Perhaps the writing is already on the wall - maybe it is time to look beyond CPF for our retirement needs.

The World Bank has identified five Pillars of Pension:

a) Pillar Zero, which comprises non-contributory social assistance financed by the state, fiscal conditions permitting

b) Pillar One, which is mandatory with contributions linked to earnings and has as its objective that of replacing some portion of lifetime pre-retirement income (namely our CPF)

c) Pillar Two, a mandatory defined contribution plan with independent investment management (any employer-sponsored scheme with both employer and employee contributions)

d) Pillar Three, voluntary personal savings and insurance (namely Supplementary Retirement Schemes (SRS), life insurance policies, etc.)

e) Pillar Four, informal support (e.g. family support), other formal social programs (e.g. healthcare and/or housing), and other individual financial and non-financial assets (e.g. home ownership and reverse mortgage where available)

The basic tenet of any sound financial plan is to avoid putting all your golden-year eggs into one retirement basket. Following this train of pecuniary logic, it behoves us to be judicious with our investments and savings and not bank entirely on our CPF to underwrite all retirement needs. A detailed assessment of the above recommendations indicates that Pillar Two in funding our retirement needs is lacking essential parts.


Could our Government do more to provide incentives to companies to set up employer-sponsored schemes which will allow for employer contributions toward employees' retirement funding programmes?

Presently, we do have some rules and regulations in our tax code, under Section 5 of the Income Tax Act, for employer-sponsored schemes (also known as Section 5 schemes). These schemes have to be set up in a trust arrangement where the trust deed and rules of the scheme must be approved by the Inland Revenue Authority of Singapore (IRAS). There are currently about 23 Section 5 schemes approved by IRAS.

These Section 5 schemes are strictly employer-contribution only, and employers' contributions to the scheme are tax-deductible.

Other restrictions of Section 5 schemes include the fact that all retirement benefits become taxable upon retirement, and leaving-service benefits will have to be cashed out of the scheme immediately upon the employee's leaving the employment of the scheme-sponsoring company. Leaving service or retirement benefits are also subject to an overall defined benefit ceiling.

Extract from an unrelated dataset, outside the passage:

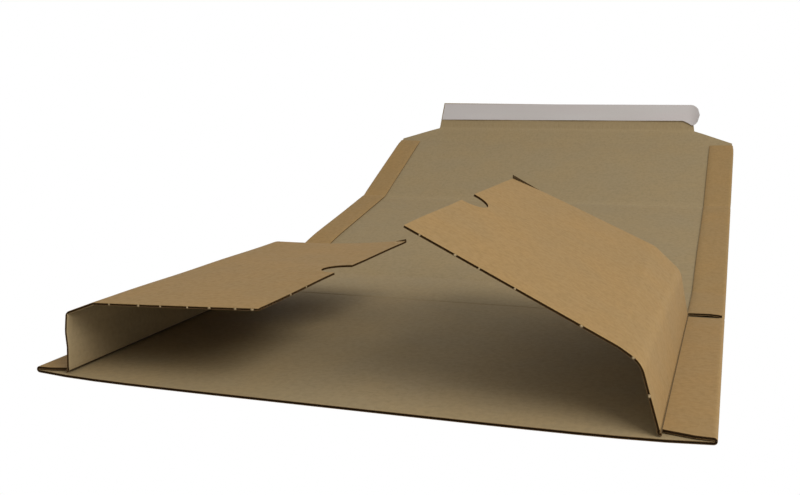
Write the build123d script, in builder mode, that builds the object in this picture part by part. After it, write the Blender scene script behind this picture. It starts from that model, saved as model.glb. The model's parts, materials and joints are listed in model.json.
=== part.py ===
"""A wrap-round record mailer in fine corrugated board, lying open.

One die-cut sheet makes the whole pack. The floor of the pocket has a strip along each side
that is folded back flat over it. A wing rises from the inner edge of each strip and bends over
the goods. A long closing flap, with strips of its own, lies behind the pocket and curls up at
its end, where a tongue carries a band of adhesive under a paper release liner.

Millimetres. X is across the pocket, Y runs from the open front edge towards the closing flap,
and Z is up. The origin is on the underside, at the centre of the pocket floor.
"""

import os
from math import cos, radians, sin, tan

from build123d import *

os.makedirs("parts", exist_ok=True)

# Board
board = 1.6
layer_gap = 0.6
crease_clearance = 0.3

# Pocket floor and the strips folded back over its sides
pocket_width = 330.0
pocket_depth = 240.0
strip_width = 25.0
strip_setback = 4.0
strip_slant_width = 16.0

# Slot that parts the strips of the pocket from those of the closing flap
slot_width = 2.8
slot_edge_margin = 2.0
slot_wing_clearance = 0.3

# Wings. Points are the distance inward from the wing's crease and Z, on the middle of the board
wing_root_setback = 1.4
left_wall_dent = (-0.1, 17.0)
left_wall_bulge = (-2.1, 25.0)
left_shoulder = (-2.5, 36.3)
left_crown = (15.6, 43.1)
left_panel_end = (128.4, 47.2)
left_bend_radii = (16.0, 16.0, 3.0, 6.0)
left_reach_front = 121.0
left_reach_far = 125.4
right_shoulder_front = (13.0, 34.2)
right_crown_front = (22.9, 41.6)
right_free_front = (129.2, 94.8)
right_shoulder_far = (7.1, 35.0)
right_crown_far = (24.9, 51.2)
right_free_far = (125.2, 98.4)
right_bend_radii = (12.0, 14.0)

# Thumb notch in the free edge of each wing
notch_radius = 14.0
notch_forward = 2.0

# Closing flap. Lengths lie along the ground, from the fold line, and rises are angles
flap_flat = 80.0
lift_length = 70.0
lift_rise = 14.4
flap_to_crease = 139.5
flap_rise = 9.85
crease_to_bend = 127.0
end_panel_rise = 22.6
bend_to_strip_end = 2.0
bend_to_tongue = 22.5
tip_panel_rise = 33.6
tongue_rise = 80.0
tongue_length = 30.5
lift_radius = 30.0
sag_radius = 500.0
crease_radius = 12.0
tongue_bend_radius = 6.0

# Outline of the flap's end
taper_length = 19.0
tongue_width = 295.5
tongue_top_width = 286.5

# Closing band on the tongue
liner_width = 19.0
liner_thickness = 0.2
liner_side_margin = 1.0
liner_tab = 9.0
liner_tab_droop = 5.5
adhesive_thickness = 0.3
adhesive_width = 15.0
adhesive_end_margin = 5.0

# Derived places
outer_width = pocket_width + 2 * strip_width
strip_inner = pocket_width / 2
double_edge = 2 * board + layer_gap
fold_x = outer_width / 2 - double_edge / 2
fold_y = pocket_depth / 2
front_y = -pocket_depth / 2
wing_root = strip_inner + wing_root_setback
wing_hinge_z = double_edge + crease_clearance + board / 2
wing_front_y = front_y + strip_setback
wing_far_y = fold_y - slot_width / 2 - slot_wing_clearance
flap_hinge_z = double_edge - slot_width / 2 + crease_clearance
layer_split_z = board + layer_gap / 2
pinch_z = flap_hinge_z - crease_clearance
lift_y = fold_y + flap_flat
sag_y = lift_y + lift_length
sag_z = lift_length * tan(radians(lift_rise))
crease_y = sag_y + flap_to_crease
crease_z = sag_z + flap_to_crease * tan(radians(flap_rise))
bend_y = crease_y + crease_to_bend
bend_z = crease_z + crease_to_bend * tan(radians(end_panel_rise))
strip_end_y = bend_y - bend_to_strip_end
strip_end_z = bend_z - bend_to_strip_end * tan(radians(end_panel_rise))
tongue_y = bend_y + bend_to_tongue
tongue_z = bend_z + bend_to_tongue * tan(radians(tip_panel_rise))
taper_y = tongue_y - taper_length
tongue_cos = cos(radians(tongue_rise))
tongue_sin = sin(radians(tongue_rise))
tongue_top_y = tongue_y + tongue_length * tongue_cos
tongue_top_z = tongue_z + tongue_length * tongue_sin
cut_reach = 4 * double_edge


def double_edge_outline():
    """The board's section across the sheet, with a strip folded back over each side."""
    with BuildLine() as outline:
        Line((0, 0), (fold_x, 0))
        ThreePointArc((fold_x, 0), (outer_width / 2, double_edge / 2), (fold_x, double_edge))
        Polyline(
            (fold_x, double_edge),
            (strip_inner, double_edge),
            (strip_inner, board + layer_gap),
            (fold_x, board + layer_gap),
        )
        ThreePointArc(
            (fold_x, board + layer_gap),
            (fold_x + layer_gap / 2, board + layer_gap / 2),
            (fold_x, board),
        )
        Line((fold_x, board), (0, board))
        mirror(about=Plane.YZ)
    return outline.edges()


def wing_outline(side, bends, radii):
    """A wing's section across the pocket, from its crease over its bends to the end of its panel."""
    root = (side * wing_root, wing_hinge_z)
    with BuildLine() as middle:
        FilletPolyline(root, *[(side * (wing_root - reach), z) for reach, z in bends], radius=radii)
    return middle.wires()[0].offset_2d(board / 2, side=Side.BOTH).edges()


def notch_plane(side, crown, free_edge):
    """The plane of a wing's top panel, centred on its free edge where the notch is."""
    centre = Vector(side * (wing_root - free_edge[0]), -notch_forward, free_edge[1])
    across = Vector(side * (free_edge[0] - crown[0]), 0, crown[1] - free_edge[1])
    return Plane(origin=centre, x_dir=across, z_dir=across.cross(Vector(0, 1, 0)))


# Cutter for the fold line: two slots with rounded ends, and a pinched V beyond each one
with BuildPart() as fold_cutter:
    with BuildSketch(Plane.XY.offset(layer_split_z)):
        with Locations((strip_inner, fold_y), (-strip_inner, fold_y)):
            SlotOverall(2 * (strip_width - slot_edge_margin), slot_width)
    extrude(amount=cut_reach)
    with BuildSketch(Plane.YZ.offset(-outer_width)):
        with BuildLine():
            Polyline(
                (fold_y, pinch_z),
                (fold_y + double_edge, pinch_z + double_edge),
                (fold_y - double_edge, pinch_z + double_edge),
                close=True,
            )
        make_face()
    extrude(amount=2 * outer_width)

# Pocket floor with its two strips, whose front edges slant back to the wings
with BuildPart() as base_panel:
    with BuildSketch(Plane.XZ.offset(-(fold_y - crease_clearance / 2))):
        make_face(double_edge_outline())
    extrude(amount=pocket_depth - crease_clearance / 2)
    with BuildSketch(Plane.XY.offset(layer_split_z)):
        with BuildLine():
            Polyline(
                (strip_inner - board, wing_front_y),
                (strip_inner, wing_front_y),
                (strip_inner + strip_slant_width, front_y),
                (strip_inner - board, front_y),
                close=True,
            )
        make_face()
        mirror(about=Plane.YZ)
    extrude(amount=cut_reach, mode=Mode.SUBTRACT)
    add(fold_cutter.part, mode=Mode.SUBTRACT)
base_panel.part.label = "base_panel"
export_step(base_panel.part, "parts/base_panel.step")

# Left wing, folded over nearly flat, its free edge cut at a slight slant
left_bends = (left_wall_dent, left_wall_bulge, left_shoulder, left_crown, left_panel_end)
left_notch_edge = ((left_reach_front + left_reach_far) / 2, left_panel_end[1])
with BuildPart() as left_wing:
    with BuildSketch(Plane.XZ.offset(-wing_far_y)):
        make_face(wing_outline(-1, left_bends, left_bend_radii))
    extrude(amount=wing_far_y - wing_front_y)
    with BuildSketch(Plane.XY.offset(left_shoulder[1])):
        with BuildLine():
            Polyline(
                (left_reach_front - wing_root, wing_front_y),
                (left_reach_far - wing_root, wing_far_y),
                (left_panel_end[0] + board - wing_root, wing_far_y),
                (left_panel_end[0] + board - wing_root, wing_front_y),
                close=True,
            )
        make_face()
    extrude(amount=cut_reach, mode=Mode.SUBTRACT)
    with BuildSketch(notch_plane(-1, left_crown, left_notch_edge)):
        Circle(notch_radius)
    extrude(amount=cut_reach, both=True, mode=Mode.SUBTRACT)
left_wing.part.label = "left_wing"
export_step(left_wing.part, "parts/left_wing.step")

# Right wing, sprung half open, with its shoulder softer towards the closing flap
right_bends_front = (right_shoulder_front, right_crown_front, right_free_front)
right_bends_far = (right_shoulder_far, right_crown_far, right_free_far)
right_notch_edge = (
    (right_free_front[0] + right_free_far[0]) / 2,
    (right_free_front[1] + right_free_far[1]) / 2,
)
with BuildPart() as right_wing:
    with BuildSketch(Plane.XZ.offset(-wing_front_y)):
        make_face(wing_outline(1, right_bends_front, right_bend_radii))
    with BuildSketch(Plane.XZ.offset(-wing_far_y)):
        make_face(wing_outline(1, right_bends_far, right_bend_radii))
    loft(ruled=True)
    with BuildSketch(notch_plane(1, right_crown_front, right_notch_edge)):
        Circle(notch_radius)
    extrude(amount=cut_reach, both=True, mode=Mode.SUBTRACT)
right_wing.part.label = "right_wing"
export_step(right_wing.part, "parts/right_wing.step")

# Closing flap: the sheet swept along its rise, then cut to its outline. Its folded strips go only
# part of the way, and end straight across before the bend that leads up to the tongue
flap_start = Plane.XZ.offset(-(fold_y + crease_clearance / 2))
flap_stops = (
    (fold_y + crease_clearance / 2, 0),
    (lift_y, 0),
    (sag_y, sag_z),
    (crease_y, crease_z),
    (bend_y, bend_z),
    (tongue_y, tongue_z),
    (tongue_top_y, tongue_top_z),
)
with BuildPart() as closing_flap:
    with BuildLine(Plane.YZ) as strip_rise:
        FilletPolyline(
            *flap_stops[:4], (strip_end_y, strip_end_z), radius=(lift_radius, sag_radius, crease_radius)
        )
    with BuildSketch(flap_start):
        make_face(double_edge_outline())
    sweep(path=strip_rise.wires()[0])
    with BuildLine(Plane.YZ) as rise:
        FilletPolyline(
            *flap_stops,
            radius=(lift_radius, sag_radius, crease_radius, crease_radius, tongue_bend_radius),
        )
    with BuildSketch(flap_start):
        with Locations((0, board / 2)):
            Rectangle(2 * fold_x, board)
    sweep(path=rise.wires()[0])
    for side in (-1, 1):
        with BuildSketch():
            with BuildLine():
                Polyline(
                    (side * fold_x, taper_y),
                    (side * tongue_width / 2, tongue_y),
                    (side * tongue_width / 2, tongue_top_y + cut_reach),
                    (side * outer_width, tongue_top_y + cut_reach),
                    (side * outer_width, taper_y),
                    close=True,
                )
            make_face()
        extrude(amount=tongue_top_z + cut_reach, mode=Mode.SUBTRACT)
        with BuildSketch(Plane.XZ.offset(-(tongue_top_y + cut_reach))):
            with BuildLine():
                Polyline(
                    (side * tongue_width / 2, tongue_z),
                    (side * tongue_top_width / 2, tongue_top_z),
                    (side * tongue_top_width / 2, tongue_top_z + cut_reach),
                    (side * outer_width / 2, tongue_top_z + cut_reach),
                    (side * outer_width / 2, tongue_z),
                    close=True,
                )
            make_face()
        extrude(amount=2 * cut_reach, mode=Mode.SUBTRACT)
    add(fold_cutter.part, mode=Mode.SUBTRACT)
closing_flap.part.label = "closing_flap"
export_step(closing_flap.part, "parts/closing_flap.step")

# Face of the tongue that looks back over the pocket: local Y runs up the tongue
tongue_face = Plane(
    origin=(0, tongue_y, tongue_z), x_dir=(1, 0, 0), z_dir=(0, -tongue_sin, tongue_cos)
).offset(board)
liner_low = tongue_length - liner_width
liner_mid = tongue_length - liner_width / 2
liner_half_top = tongue_top_width / 2 - liner_side_margin
liner_half_low = liner_half_top + (tongue_width - tongue_top_width) / 2 * liner_width / tongue_length

# Band of hot-melt adhesive under the liner
with BuildPart() as adhesive_strip:
    with BuildSketch(tongue_face):
        with Locations((0, liner_mid)):
            Rectangle(2 * (liner_half_top - adhesive_end_margin), adhesive_width)
    extrude(amount=adhesive_thickness)
adhesive_strip.part.label = "adhesive_strip"
export_step(adhesive_strip.part, "parts/adhesive_strip.step")

# Release liner, with a rounded pull tab that droops past the tongue's right-hand end
with BuildPart() as release_liner:
    with BuildSketch(tongue_face.offset(adhesive_thickness)):
        with BuildLine():
            Polyline(
                (liner_half_low - liner_tab, liner_low),
                (-liner_half_low, liner_low),
                (-liner_half_top, tongue_length),
                (liner_half_top, tongue_length),
            )
            ThreePointArc(
                (liner_half_top, tongue_length),
                (liner_half_top + liner_tab, liner_mid - liner_tab_droop / 2),
                (liner_half_low, liner_low - liner_tab_droop),
            )
            Line((liner_half_low, liner_low - liner_tab_droop), (liner_half_low - liner_tab, liner_low))
        make_face()
    extrude(amount=liner_thickness)
release_liner.part.label = "release_liner"
export_step(release_liner.part, "parts/release_liner.step")
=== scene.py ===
"""Looks of an open record mailer: kraft liners over a fine flute, creases and die-cut edges.

Metres, in the model's own frame: X across the pocket, Y towards the closing flap, Z up.
"""

import json
import math

import bpy
import numpy as np
from mathutils import Matrix, Vector


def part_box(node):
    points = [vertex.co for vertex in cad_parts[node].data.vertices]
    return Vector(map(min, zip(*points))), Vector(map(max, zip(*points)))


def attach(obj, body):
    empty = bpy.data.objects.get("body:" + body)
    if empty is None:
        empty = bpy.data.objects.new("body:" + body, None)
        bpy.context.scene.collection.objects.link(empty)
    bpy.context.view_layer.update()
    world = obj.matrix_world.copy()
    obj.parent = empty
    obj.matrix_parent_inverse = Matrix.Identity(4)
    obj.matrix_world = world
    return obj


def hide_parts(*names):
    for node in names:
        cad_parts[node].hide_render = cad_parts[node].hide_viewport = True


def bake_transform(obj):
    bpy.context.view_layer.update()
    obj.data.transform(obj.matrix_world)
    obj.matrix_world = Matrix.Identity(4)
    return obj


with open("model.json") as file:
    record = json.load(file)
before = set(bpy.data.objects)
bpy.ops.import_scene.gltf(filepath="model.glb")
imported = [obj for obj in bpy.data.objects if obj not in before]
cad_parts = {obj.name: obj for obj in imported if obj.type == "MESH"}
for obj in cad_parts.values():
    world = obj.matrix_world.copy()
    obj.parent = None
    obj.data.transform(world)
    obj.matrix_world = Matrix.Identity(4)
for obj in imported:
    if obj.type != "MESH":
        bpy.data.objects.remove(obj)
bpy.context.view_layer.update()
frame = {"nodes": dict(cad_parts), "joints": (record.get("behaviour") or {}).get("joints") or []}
hinges = {joint["name"]: Vector(joint["pos_m"]) for joint in frame["joints"]}
base_low, base_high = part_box("base_panel")

MM = 0.001

# Camera, as calibrated on the photograph's frame
CAMERA_PLACE = (0.1910, -0.5613, 0.1650)
CAMERA_YAW = 19.28
CAMERA_PITCH = 9.71
CAMERA_ROLL = -0.56
CAMERA_LENS = 43.07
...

Most importantly, the steps needed to establish a Section 5 scheme are complex - getting one of these schemes up and running - including getting IRAS's approval - takes time (typically anytime between six months and a year). It is therefore not surprising that the take-up rate for these retirement policies in Singapore is dismal, to say the least.

Some suggestions to encourage more employers to set up Section 5 schemes for their workforce by amending and simplifying the guidelines for this scheme are as follows:

1. Align the tax treatment of benefit payouts with that for SRS - 50 percent tax-free and 50 percent taxable;

2. Allow part or all of the retirement benefits to be staggered over a span of 10 years rather than the current five years (like SRS);

3. Allow employee contributions (pre-tax or post-tax) into a Section 5 scheme so that employees can take advantage of the collective investment/savings vehicle that the scheme provides;

4. Allow benefits (on a post-tax basis) to be deferred until retirement age even when the employee leaves the employment of the scheme-sponsoring company, or alternatively, allow the benefits to be transferred into an SRS account or into CPF so that CPF members can take advantage of the Enhanced Retirement Sum recommended by the CPF Advisory Panel;

5. Simplify conditions required for Section 5 schemes and the approval process so that it may encourage the take-up rate amongst employers and employees alike.

By fine-tuning Section 5's parameters and processes, it will become easier for individuals to include it as a component of their retirement basket, thereby reinforcing our Pillar Two. From the employers' perspective, it will also help reduce workforce turnover and encourage retention - a win-win scenario for both employers and employees.